§ **Exercise**
Extract all lines from the data beneath that include the word "bodies".

§ **Source data**
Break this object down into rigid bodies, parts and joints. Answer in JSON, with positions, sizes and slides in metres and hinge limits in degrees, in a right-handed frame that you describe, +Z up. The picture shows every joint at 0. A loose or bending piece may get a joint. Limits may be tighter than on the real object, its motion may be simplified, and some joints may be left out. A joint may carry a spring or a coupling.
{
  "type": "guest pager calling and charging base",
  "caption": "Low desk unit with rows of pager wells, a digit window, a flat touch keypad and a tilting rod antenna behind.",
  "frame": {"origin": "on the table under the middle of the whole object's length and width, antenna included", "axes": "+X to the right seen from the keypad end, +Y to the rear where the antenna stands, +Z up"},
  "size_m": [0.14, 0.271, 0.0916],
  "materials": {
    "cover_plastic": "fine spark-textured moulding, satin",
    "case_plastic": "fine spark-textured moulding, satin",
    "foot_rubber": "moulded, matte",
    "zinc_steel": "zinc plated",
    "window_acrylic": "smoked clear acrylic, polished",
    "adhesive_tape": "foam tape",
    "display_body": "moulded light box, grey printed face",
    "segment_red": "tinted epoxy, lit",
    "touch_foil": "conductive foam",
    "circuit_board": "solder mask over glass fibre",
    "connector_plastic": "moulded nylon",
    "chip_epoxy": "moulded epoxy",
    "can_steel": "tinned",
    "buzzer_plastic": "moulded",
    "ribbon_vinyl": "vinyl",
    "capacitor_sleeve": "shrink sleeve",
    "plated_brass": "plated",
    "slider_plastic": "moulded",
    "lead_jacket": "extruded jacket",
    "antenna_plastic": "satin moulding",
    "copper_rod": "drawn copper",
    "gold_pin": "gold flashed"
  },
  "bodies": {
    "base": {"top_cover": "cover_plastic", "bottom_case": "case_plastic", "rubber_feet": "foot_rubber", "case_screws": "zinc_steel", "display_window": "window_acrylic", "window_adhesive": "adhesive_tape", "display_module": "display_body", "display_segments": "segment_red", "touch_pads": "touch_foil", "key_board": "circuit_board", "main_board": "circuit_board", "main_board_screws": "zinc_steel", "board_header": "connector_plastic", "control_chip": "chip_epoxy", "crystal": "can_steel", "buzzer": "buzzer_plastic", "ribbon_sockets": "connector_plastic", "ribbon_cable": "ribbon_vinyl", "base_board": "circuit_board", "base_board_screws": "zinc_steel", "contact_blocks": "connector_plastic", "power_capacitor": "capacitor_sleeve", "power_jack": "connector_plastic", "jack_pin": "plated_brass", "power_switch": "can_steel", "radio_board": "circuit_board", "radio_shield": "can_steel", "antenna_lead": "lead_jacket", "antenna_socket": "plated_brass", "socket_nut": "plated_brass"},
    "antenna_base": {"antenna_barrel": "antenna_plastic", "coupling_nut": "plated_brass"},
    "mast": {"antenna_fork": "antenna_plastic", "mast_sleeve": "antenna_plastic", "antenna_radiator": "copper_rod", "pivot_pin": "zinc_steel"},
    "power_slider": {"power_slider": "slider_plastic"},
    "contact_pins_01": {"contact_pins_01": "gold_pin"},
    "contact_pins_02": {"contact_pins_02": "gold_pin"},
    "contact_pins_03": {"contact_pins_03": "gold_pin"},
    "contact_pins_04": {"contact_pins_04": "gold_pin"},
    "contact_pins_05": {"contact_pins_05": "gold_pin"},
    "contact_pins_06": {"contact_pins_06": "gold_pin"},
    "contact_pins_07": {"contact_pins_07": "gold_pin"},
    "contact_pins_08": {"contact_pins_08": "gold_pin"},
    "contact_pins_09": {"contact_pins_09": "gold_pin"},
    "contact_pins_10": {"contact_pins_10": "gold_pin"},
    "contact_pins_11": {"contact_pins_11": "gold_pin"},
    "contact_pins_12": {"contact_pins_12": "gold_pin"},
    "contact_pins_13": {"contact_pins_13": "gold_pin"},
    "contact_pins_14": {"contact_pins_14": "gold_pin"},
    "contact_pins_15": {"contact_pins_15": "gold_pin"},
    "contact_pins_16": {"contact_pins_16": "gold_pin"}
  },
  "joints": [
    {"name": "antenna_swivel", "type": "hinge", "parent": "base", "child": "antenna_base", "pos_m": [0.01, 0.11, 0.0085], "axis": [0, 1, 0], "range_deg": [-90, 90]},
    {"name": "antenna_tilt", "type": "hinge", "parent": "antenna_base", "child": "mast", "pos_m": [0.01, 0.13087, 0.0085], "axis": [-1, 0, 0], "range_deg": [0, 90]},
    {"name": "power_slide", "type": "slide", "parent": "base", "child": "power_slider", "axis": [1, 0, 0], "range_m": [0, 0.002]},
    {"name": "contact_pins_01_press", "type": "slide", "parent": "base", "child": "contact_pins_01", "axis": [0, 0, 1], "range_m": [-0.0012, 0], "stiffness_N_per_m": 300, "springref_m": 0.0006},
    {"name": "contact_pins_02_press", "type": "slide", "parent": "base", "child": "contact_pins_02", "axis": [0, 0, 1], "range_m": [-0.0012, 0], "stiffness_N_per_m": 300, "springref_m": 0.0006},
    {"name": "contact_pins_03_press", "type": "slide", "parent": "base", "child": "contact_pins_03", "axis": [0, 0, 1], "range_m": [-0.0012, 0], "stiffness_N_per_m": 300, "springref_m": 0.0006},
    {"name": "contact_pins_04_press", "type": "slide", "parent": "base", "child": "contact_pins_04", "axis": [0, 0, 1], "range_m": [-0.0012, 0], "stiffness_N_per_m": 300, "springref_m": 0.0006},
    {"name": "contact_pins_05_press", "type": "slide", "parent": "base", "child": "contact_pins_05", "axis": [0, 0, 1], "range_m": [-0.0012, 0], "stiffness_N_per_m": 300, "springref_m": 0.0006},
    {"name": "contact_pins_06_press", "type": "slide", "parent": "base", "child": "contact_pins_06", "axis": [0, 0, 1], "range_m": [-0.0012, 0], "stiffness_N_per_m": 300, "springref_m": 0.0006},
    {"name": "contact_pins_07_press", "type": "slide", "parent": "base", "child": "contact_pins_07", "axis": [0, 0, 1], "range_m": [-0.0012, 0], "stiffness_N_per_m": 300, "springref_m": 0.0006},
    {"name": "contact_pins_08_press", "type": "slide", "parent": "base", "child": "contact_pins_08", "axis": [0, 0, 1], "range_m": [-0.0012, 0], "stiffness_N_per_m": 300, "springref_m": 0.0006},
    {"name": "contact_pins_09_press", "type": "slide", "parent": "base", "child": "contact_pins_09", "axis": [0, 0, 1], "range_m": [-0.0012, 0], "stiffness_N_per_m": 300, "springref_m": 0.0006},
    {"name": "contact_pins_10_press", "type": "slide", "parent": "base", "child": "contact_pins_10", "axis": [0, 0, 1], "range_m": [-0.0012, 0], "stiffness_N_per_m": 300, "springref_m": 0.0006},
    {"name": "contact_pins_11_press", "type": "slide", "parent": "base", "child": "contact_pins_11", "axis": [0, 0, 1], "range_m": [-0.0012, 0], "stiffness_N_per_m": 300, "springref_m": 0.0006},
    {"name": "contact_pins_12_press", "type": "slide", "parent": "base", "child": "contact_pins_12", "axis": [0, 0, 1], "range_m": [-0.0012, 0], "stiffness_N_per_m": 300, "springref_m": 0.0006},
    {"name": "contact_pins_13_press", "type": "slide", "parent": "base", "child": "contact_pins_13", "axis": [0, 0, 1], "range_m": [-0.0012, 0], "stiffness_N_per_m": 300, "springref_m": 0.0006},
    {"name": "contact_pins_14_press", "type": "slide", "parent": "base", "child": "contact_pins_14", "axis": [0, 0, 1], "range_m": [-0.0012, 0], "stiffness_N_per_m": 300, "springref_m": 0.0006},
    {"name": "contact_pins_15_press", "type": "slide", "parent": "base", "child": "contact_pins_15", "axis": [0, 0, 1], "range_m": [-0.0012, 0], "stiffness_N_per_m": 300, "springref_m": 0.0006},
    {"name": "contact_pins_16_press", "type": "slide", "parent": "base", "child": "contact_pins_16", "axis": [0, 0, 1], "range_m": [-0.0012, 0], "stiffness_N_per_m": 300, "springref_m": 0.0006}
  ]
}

§ **Solution for this exercise**
Break this object down into rigid bodies, parts and joints. Answer in JSON, with positions, sizes and slides in metres and hinge limits in degrees, in a right-handed frame that you describe, +Z up. The picture shows every joint at 0. A loose or bending piece may get a joint. Limits may be tighter than on the real object, its motion may be simplified, and some joints may be left out. A joint may carry a spring or a coupling.
  "bodies": {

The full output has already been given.